_Data segment:_

————

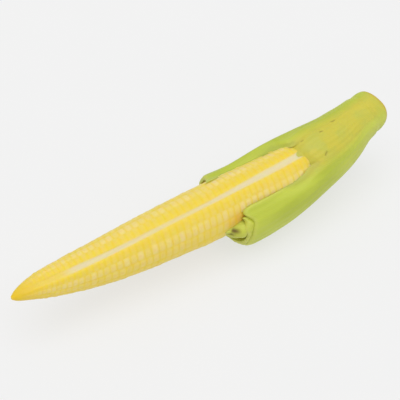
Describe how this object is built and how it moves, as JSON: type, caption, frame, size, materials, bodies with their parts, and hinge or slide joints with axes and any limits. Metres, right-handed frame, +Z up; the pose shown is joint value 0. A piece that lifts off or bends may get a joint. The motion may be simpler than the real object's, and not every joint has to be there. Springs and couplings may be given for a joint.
{
  "type": "young corn cob",
  "caption": "Young ear of corn trimmed for the table: a bare cob with rows of small kernels, lying in the cut-open base of its husk on a short cut shank.",
  "frame": {"origin": "middle of the ear's footprint, on the surface it lies on", "axes": "+X along the ear from the tip to the shank, +Z up, the cut window in the husk facing up and a little towards -Y"},
  "size_m": [0.1316, 0.0246, 0.0272],
  "materials": {
    "kernel": "fresh, moist and slightly glossy kernels",
    "shank": "matt, fibrous plant stem, browned at the cut",
    "leaf_green": "waxy leaf, satin, fine lengthwise veins",
    "leaf_pale": "waxy leaf, satin, fine lengthwise veins",
    "leaf_yellow": "thin moist inner leaf, satin"
  },
  "bodies": {
    "root": {"cob": "kernel", "shank": "shank", "husk_leaf_front_outer": "leaf_green", "husk_leaf_back_outer": "leaf_green", "husk_leaf_front_middle": "leaf_pale", "husk_leaf_cradle": "leaf_pale", "husk_leaf_cradle_inner": "leaf_yellow", "husk_leaf_top": "leaf_yellow"}
  },
  "joints": []
}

————

_What you need to do:_ Copy the data above exactly. Every line must be included.

_Solution for this exercise:_
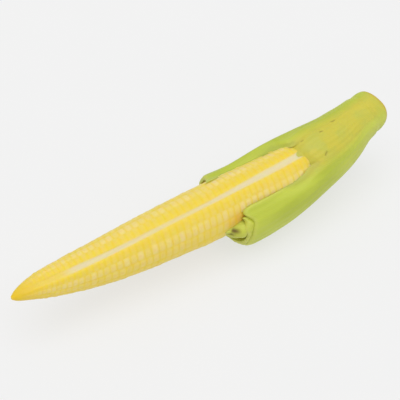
Describe how this object is built and how it moves, as JSON: type, caption, frame, size, materials, bodies with their parts, and hinge or slide joints with axes and any limits. Metres, right-handed frame, +Z up; the pose shown is joint value 0. A piece that lifts off or bends may get a joint. The motion may be simpler than the real object's, and not every joint has to be there. Springs and couplings may be given for a joint.
{
  "type": "young corn cob",
  "caption": "Young ear of corn trimmed for the table: a bare cob with rows of small kernels, lying in the cut-open base of its husk on a short cut shank.",
  "frame": {"origin": "middle of the ear's footprint, on the surface it lies on", "axes": "+X along the ear from the tip to the shank, +Z up, the cut window in the husk facing up and a little towards -Y"},
  "size_m": [0.1316, 0.0246, 0.0272],
  "materials": {
    "kernel": "fresh, moist and slightly glossy kernels",
    "shank": "matt, fibrous plant stem, browned at the cut",
    "leaf_green": "waxy leaf, satin, fine lengthwise veins",
    "leaf_pale": "waxy leaf, satin, fine lengthwise veins",
    "leaf_yellow": "thin moist inner leaf, satin"
  },
  "bodies": {
    "root": {"cob": "kernel", "shank": "shank", "husk_leaf_front_outer": "leaf_green", "husk_leaf_back_outer": "leaf_green", "husk_leaf_front_middle": "leaf_pale", "husk_leaf_cradle": "leaf_pale", "husk_leaf_cradle_inner": "leaf_yellow", "husk_leaf_top": "leaf_yellow"}
  },
  "joints": []
}